Collection entries
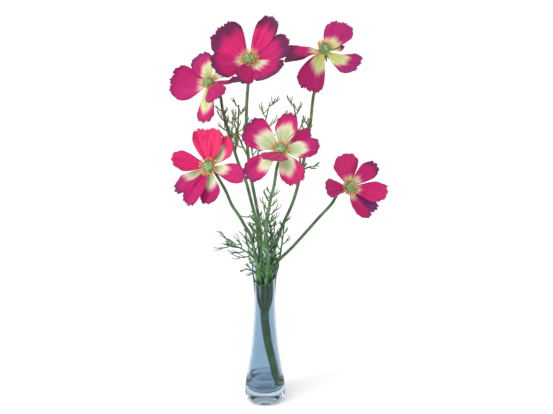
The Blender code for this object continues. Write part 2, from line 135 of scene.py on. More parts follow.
for place, watts, width, height in PANELS:
    panel = bpy.data.lights.new("panel", "AREA")
    panel.energy = watts
    panel.shape = "RECTANGLE"
    panel.size = width
    panel.size_y = height
    holder = bpy.data.objects.new("panel", panel)
    holder.location = place
    holder.rotation_euler = (LOOKS_AT - Vector(place)).to_track_quat("-Z", "Y").to_euler()
    bpy.context.collection.objects.link(holder)

sky = bpy.data.worlds.new("studio")
sky.use_nodes = True
bpy.context.scene.world = sky
facing = add(sky.node_tree, "TexCoord")
upward = add(sky.node_tree, "SeparateXYZ", {"Vector": facing.outputs["Generated"]})
tent_whites = [(0, "#E8EDF2"), (0.6, "#FFFFFF")]
walls = add(sky.node_tree, "ValToRGB", {"Fac": upward.outputs["Z"]}, tent_whites)
backdrop = sky.node_tree.nodes["Background"]
sky.node_tree.links.new(walls.outputs["Color"], backdrop.inputs["Color"])
backdrop.inputs["Strength"].default_value = SKY_LIGHT

# ---- vase ---------------------------------------------------------------------------------------
# A bud vase of clear soda-lime glass, blown in a mould: a heavy base with a rounded well, a waisted
# neck, and a mouth cut on a slant, low in front, whose lip is fire-polished round.

VASE_OUTSIDE = [
    (0, 17), (1.4, 19.8), (6, 22.8), (12.6, 24.2), (24.6, 23.5), (36.6, 21.1), (60, 17.4),
    (83.5, 14.8), (105, 13.2), (125.7, 12.5), (137, 12.9), (150, 13.6), (162, 14.9), (170, 17.0),
    (180, 20.5),
]
VASE_WALL = 2.2
LIP_WALL = 1.3
LIP_STEPS = 8
PUNT = [(5.0, 2), (4.7, 5), (3.7, 9), (2.0, 13), (0, 16)]  # the domed hollow under the foot
VASE_WELL = [(23, 20.3), (19.8, 18.9), (17.2, 16.4), (15.2, 12.5), (14.0, 8), (13.6, 3)]
WELL_TOP = 30
VASE_SIDES = 128
VASE_STEPS = 5
WELL_STEPS = 4
MOUTH_MIDDLE = 165.5
MOUTH_SLANT = 14.5
MOUTH_LOW_HEADING = math.radians(-102)
MOUTH_BASE = 137


def smooth_route(points, steps):
    """Points of a smooth curve (Catmull-Rom) through a list of points, with this many steps to each span."""
    held = [Vector(p) for p in points]
    held = [2 * held[0] - held[1], *held, 2 * held[-1] - held[-2]]
    route = []
    for a, b, c, d in zip(held, held[1:], held[2:], held[3:]):
        for k in range(steps):
            t = k / steps
            bend = (2 * a - 5 * b + 4 * c - d) * t * t + (3 * b - a - 3 * c + d) * t**3
            route.append((2 * b + (c - a) * t + bend) / 2)
    return [*route, held[-2]]


def turned(name, profile, sides):
    """A turned solid: a disc at the first height and radius, extruded and resized to each that follows."""
    (height, radius), *rest = profile
    bpy.ops.object.select_all(action="DESELECT")
    bpy.ops.mesh.primitive_circle_add(
        vertices=sides, radius=radius * MM, fill_type="NGON", location=(0, 0, height * MM)
    )
    piece = bpy.context.object
    piece.name = name
    bpy.ops.object.mode_set(mode="EDIT")
    bpy.ops.mesh.select_all(action="SELECT")
    for next_height, next_radius in rest:
        rise = (0, 0, (next_height - height) * MM)
        bpy.ops.mesh.extrude_region_move(TRANSFORM_OT_translate={"value": rise})
        bpy.ops.transform.resize(value=(next_radius / radius, next_radius / radius, 1))
        height, radius = next_height, next_radius
    bpy.ops.mesh.select_all(action="SELECT")
    bpy.ops.mesh.normals_make_consistent(inside=False)
    bpy.ops.object.mode_set(mode="OBJECT")
    bpy.ops.object.transform_apply(location=True)
    bpy.ops.object.shade_smooth()
    return piece


def profile_radius(height):
    """Outer radius of the vase at a height, between the profile's smoothed points."""
    return float(np.interp(height, *zip(*[(p.x, p.y) for p in outside])))


outside = smooth_route([(height, radius, 0) for height, radius in VASE_OUTSIDE], VASE_STEPS)
top = VASE_OUTSIDE[-1]
lip = []
for i in range(1, LIP_STEPS):
    turn = math.pi * i / LIP_STEPS
    lip.append((top[0] + LIP_WALL / 2 * math.sin(turn), top[1] - LIP_WALL / 2 * (1 - math.cos(turn))))
inside = []
for p in reversed(outside):
    if p.x > WELL_TOP:
        thick = np.interp(p.x, (MOUTH_BASE, top[0]), (VASE_WALL, LIP_WALL))
        inside.append((p.x, p.y - float(thick)))
well = smooth_route([(*point, 0) for point in [inside[-1], *VASE_WELL]], WELL_STEPS)[1:]
wall = [*[(p.x, p.y) for p in outside], *lip, *inside, *[(p.x, p.y) for p in well]]
vase = turned("bud_vase", PUNT + wall, VASE_SIDES)

# The mouth is slanted: each point above its base keeps its place in the wall on a lower or higher ring.
for vert in vase.data.vertices:
    height = vert.co.z / MM
    if height > MOUTH_BASE:
        heading = math.atan2(vert.co.y, vert.co.x)
        rim = MOUTH_MIDDLE - MOUTH_SLANT * math.cos(heading - MOUTH_LOW_HEADING)
        lip_share = min((height - MOUTH_BASE) / (top[0] - MOUTH_BASE), 1)
        level = MOUTH_BASE + (rim - MOUTH_BASE) * lip_share + max(height - top[0], 0)
        radius = vert.co.xy.length / MM
        radius += profile_radius(min(level, top[0])) - profile_radius(min(height, top[0]))
        vert.co = Vector((radius * math.cos(heading), radius * math.sin(heading), level)) * MM

# Soda-lime glass, fire-polished: clear and sharp, with the faint blue of a cast body where it is thick.
# Head on it mirrors half as much as bare glass, which stands for the tent's dim opening in front of it.
glass, tree, shader = new_material("clear_soda_lime_glass")
shader.inputs["Base Color"].default_value = linear("#B4C9D9")
shader.inputs["Roughness"].default_value = 0.02
shader.inputs["IOR"].default_value = 1.5
shader.inputs["Specular Tint"].default_value = linear("#BEBEBE")
shader.inputs["Transmission Weight"].default_value = 1
vase.data.materials.append(glass)
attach(vase, "root")
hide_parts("vase")

# ---- clear fill ---------------------------------------------------------------------------------
# The shallow clear filling poured round the stem's foot, which set with a level top that climbs
# the glass a little at its edge.

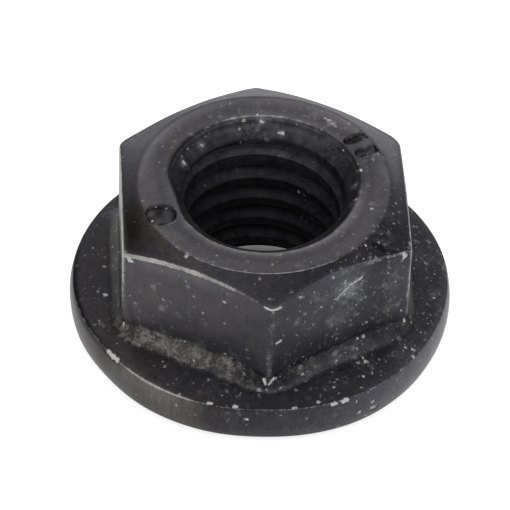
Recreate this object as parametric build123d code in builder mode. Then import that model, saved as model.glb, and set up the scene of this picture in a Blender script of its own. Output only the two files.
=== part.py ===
from build123d import *
import math
import os

# Serrated flange nut, M8 x 1.25, cold formed in one piece.
# The origin is the centre of the bearing face, and +Z runs up the thread axis.
# Two corners of the hexagon point along Y. All lengths are in millimetres.

# Threaded hole, at the thread's minor diameter. The helix itself is left out.
minor_diameter = 6.9
top_countersink_diameter = 9.0
top_countersink_depth = 0.85
bottom_countersink_diameter = 8.7
bottom_countersink_depth = 0.75

# Hexagon. Its flats lean in a little towards the top, as the die leaves them.
nut_height = 7.95
across_flats = 13.0
flat_draft = 1.0
corner_radius = 0.2
crown_diameter = 11.7
crown_angle = 26.0

# Flange. Its rim bulges where the die leaves the metal free, and its underside
# is relieved outside the bearing face.
flange_diameter = 17.6
flange_slope = 14.0
rim_widest_height = 1.2
rim_top_height = 2.1
rim_top_setback = 0.15
rim_foot_setback = 0.15
rim_foot_fillet = 0.25
bearing_setback = 0.85
bearing_relief = 0.3

# Sloping band where each flat runs out into the flange. On a narrow flange it
# takes at most this share of the ledge outside a corner of the hexagon.
band_width = 0.45
band_ledge_share = 0.8

# Serration of the bearing face. Each tooth has a steep side that bites when the
# nut is turned loose, and a ramp that slides when it is tightened.
tooth_count = 30
tooth_height = 0.26
tooth_land = 0.18
plain_ring_width = 0.95

# How far a cutting shape reaches past the metal.
overcut = 0.5

minor_radius = minor_diameter / 2
top_countersink_radius = top_countersink_diameter / 2
bottom_countersink_radius = bottom_countersink_diameter / 2
crown_radius = crown_diameter / 2
flange_radius = flange_diameter / 2
rim_top_radius = flange_radius - rim_top_setback
rim_foot_radius = flange_radius - rim_foot_setback
bearing_radius = flange_radius - bearing_setback
relief_radius = bearing_radius + bearing_relief
corner_reach = across_flats / 2 / math.cos(math.radians(30))

# Each groove of the serration is a point at the edge of the plain ring that
# opens outwards in a straight line, past the bearing face to its relief.
ring_radius = bottom_countersink_radius + plain_ring_width
groove_growth = (relief_radius - ring_radius) / (bearing_radius - ring_radius)
tooth_pitch = 2 * bearing_radius * math.sin(math.pi / tooth_count)
groove_height = tooth_height * groove_growth
groove_width = (tooth_pitch - tooth_land) * groove_growth
ramp_overcut = groove_width * overcut / groove_height

with BuildPart() as groove:
    with BuildSketch(Plane.YZ.offset(relief_radius)) as groove_mouth:
        with BuildLine():
            Polyline(
                (0, groove_height),
                (0, -overcut),
                (groove_width + ramp_overcut, -overcut),
                close=True,
            )
        make_face()
    loft(sections=[groove_mouth.sketch, Vertex(ring_radius, 0, 0)], ruled=True)

with BuildPart() as flange_nut:
    # Flange: half its section, turned about the thread axis.
    flange_apex = rim_top_height + rim_top_radius * math.tan(math.radians(flange_slope))
    with BuildSketch(Plane.XZ) as flange_section:
        with BuildLine():
            Polyline(
                (rim_top_radius, rim_top_height),
                (0, flange_apex),
                (0, 0),
                (bearing_radius, 0),
                (relief_radius, bearing_relief),
                (rim_foot_radius, bearing_relief),
            )
            ThreePointArc(
                (rim_foot_radius, bearing_relief),
                (flange_radius, rim_widest_height),
                (rim_top_radius, rim_top_height),
            )
        make_face()
        rim_foot = flange_section.vertices().group_by(Axis.Y)[1].sort_by(Axis.X)[-1]
        fillet(rim_foot, radius=rim_foot_fillet)
    revolve(axis=Axis.Z)

    # Hexagon, drawn level with the rim and extruded up out of the flange.
    with BuildSketch(Plane.XY.offset(rim_top_height)) as hexagon:
        RegularPolygon(across_flats / 2, 6, major_radius=False, rotation=30)
        fillet(hexagon.vertices(), radius=corner_radius)
    extrude(amount=nut_height - rim_top_height, taper=flat_draft)
    ledge = rim_top_radius - corner_reach
    chamfer(flange_nut.edges(Select.NEW), length=min(band_width, band_ledge_share * ledge))

    # Crown: a wide cone takes the top off the six corners.
    crown_cut_radius = across_flats
    crown_drop = (crown_cut_radius - crown_radius) * math.tan(math.radians(crown_angle))
    with BuildSketch(Plane.XZ) as crown_section:
        with BuildLine():
            Polyline(
                (crown_radius, nut_height),
                (crown_cut_radius, nut_height - crown_drop),
                (crown_cut_radius, nut_height + overcut),
                (crown_radius, nut_height + overcut),
                close=True,
            )
        make_face()
    revolve(axis=Axis.Z, mode=Mode.SUBTRACT)

    # Hole, with a countersink at each end.
    with BuildSketch(Plane.XZ) as hole_section:
        with BuildLine():
            Polyline(
                (0, 0),
                (bottom_countersink_radius, 0),
                (minor_radius, bottom_countersink_depth),
                (minor_radius, nut_height - top_countersink_depth),
                (top_countersink_radius, nut_height),
                (0, nut_height),
                close=True,
            )
        make_face()
    revolve(axis=Axis.Z, mode=Mode.SUBTRACT)

    # Serration: the grooves leave a ring of ratchet teeth.
    with PolarLocations(0, tooth_count):
        add(groove.part, mode=Mode.SUBTRACT)

flange_nut.part.label = "flange_nut"

os.makedirs("parts", exist_ok=True)
export_step(flange_nut.part, "parts/flange_nut.step")
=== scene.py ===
# %% [markdown]
# # A serrated flange nut
#
# The nut is cold formed from a slug of steel wire: one set of dies squeezes
# the hexagon, the flange and the ring of teeth under it, and a tap then cuts
# the thread. A black oxide bath colours it. This notebook dresses the plain
# CAD solid: it makes the skin with its rounded edges, the thread, the teeth,
# the dents, and the thin black finish with its dust and its bright edges.
#
# Lengths below are in millimetres, and the mesh is scaled to metres when it
# is made. The origin is the middle of the bearing face and +Z runs up the
# thread. Angles about the axis start at +X, so the front is at -90 degrees.

# %% Load the frame
import math

import bmesh
import bpy
import numpy as np
from mathutils import Matrix, Vector, noise


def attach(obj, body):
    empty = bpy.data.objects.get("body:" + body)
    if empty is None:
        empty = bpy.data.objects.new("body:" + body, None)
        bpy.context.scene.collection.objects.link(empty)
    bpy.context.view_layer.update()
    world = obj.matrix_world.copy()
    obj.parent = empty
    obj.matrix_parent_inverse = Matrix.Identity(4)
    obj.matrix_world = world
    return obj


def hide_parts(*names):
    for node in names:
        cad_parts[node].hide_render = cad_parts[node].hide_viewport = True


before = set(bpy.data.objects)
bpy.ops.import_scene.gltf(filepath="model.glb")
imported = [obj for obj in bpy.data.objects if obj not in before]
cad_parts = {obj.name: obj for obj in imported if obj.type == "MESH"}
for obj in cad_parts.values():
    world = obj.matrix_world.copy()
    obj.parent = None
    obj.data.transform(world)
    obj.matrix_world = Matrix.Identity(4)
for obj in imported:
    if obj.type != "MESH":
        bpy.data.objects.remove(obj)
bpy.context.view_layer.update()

MM = 0.001

# %% [markdown]
# ## The camera
#
# The camera is 16 cm away with a long lens, which keeps a small part from
# looking swollen. It looks down at about 45 degrees, so that the top face, two
# sides and the flange all show, and is a little out of level.

# %% Place the camera
ELEVATION = math.radians(43.532)
AZIMUTH = math.radians(-94.243)
ROLL = math.radians(2.2174)
DISTANCE = 159.142
ASIDE = -0.2865
ABOVE = 2.4877
FOCAL_IN_FRAMES = 3406.5 / 510
SENSOR = 36.0
NEAREST = 10.0

level = math.cos(ELEVATION)
back = Vector((level * math.cos(AZIMUTH), level * math.sin(AZIMUTH), math.sin(ELEVATION)))
right = Vector((-math.sin(AZIMUTH), math.cos(AZIMUTH), 0))
above = back.cross(right)
place = (back * DISTANCE + right * ASIDE + above * ABOVE) * MM
turned_right = right * math.cos(ROLL) + above * math.sin(ROLL)
turned_above = above * math.cos(ROLL) - right * math.sin(ROLL)
turn = Matrix((turned_right, turned_above, back)).transposed()

camera = bpy.data.objects.new("camera", bpy.data.cameras.new("camera"))
camera.data.sensor_width = SENSOR
camera.data.lens = FOCAL_IN_FRAMES * SENSOR
camera.data.clip_start = NEAREST * MM
camera.matrix_world = Matrix.Translation(place) @ turn.to_4x4()
bpy.context.scene.collection.objects.link(camera)
bpy.context.scene.camera = camera
print("camera", round(camera.data.lens, 1), "mm lens at", [round(c / MM, 1) for c in place])

# %% [markdown]
# ## The nut's sizes
#
# These are the sizes of an M8 x 1.25 nut: 13 mm across the flats, with a
# flange about a third wider. The hexagon leans in a little towards the top, as
# a die needs, and the flange is a low cone with a bulging rim. A sink is a
# countersink, and the band is the slope between the flats and the flange.

# %% Sizes
# The hexagon and its crown.
HEIGHT = 7.95
APOTHEM = 6.5
DRAFT = math.tan(math.radians(0.4))
CROWN_RADIUS = 5.82
CROWN_SLOPE = math.tan(math.radians(26.0))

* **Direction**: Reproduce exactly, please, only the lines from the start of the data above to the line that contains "bpy.context.collection.objects.link(holder)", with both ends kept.

* **Correct result**:
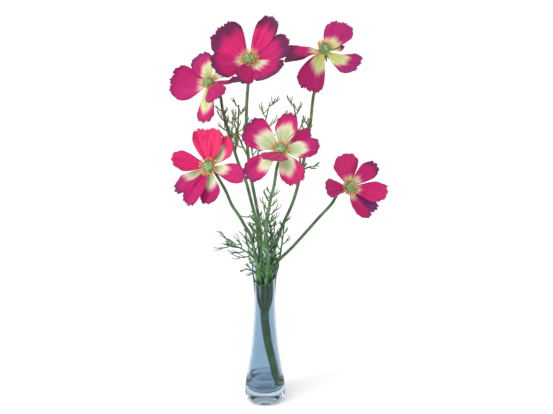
The Blender code for this object continues. Write part 2, from line 135 of scene.py on. More parts follow.
for place, watts, width, height in PANELS:
    panel = bpy.data.lights.new("panel", "AREA")
    panel.energy = watts
    panel.shape = "RECTANGLE"
    panel.size = width
    panel.size_y = height
    holder = bpy.data.objects.new("panel", panel)
    holder.location = place
    holder.rotation_euler = (LOOKS_AT - Vector(place)).to_track_quat("-Z", "Y").to_euler()
    bpy.context.collection.objects.link(holder)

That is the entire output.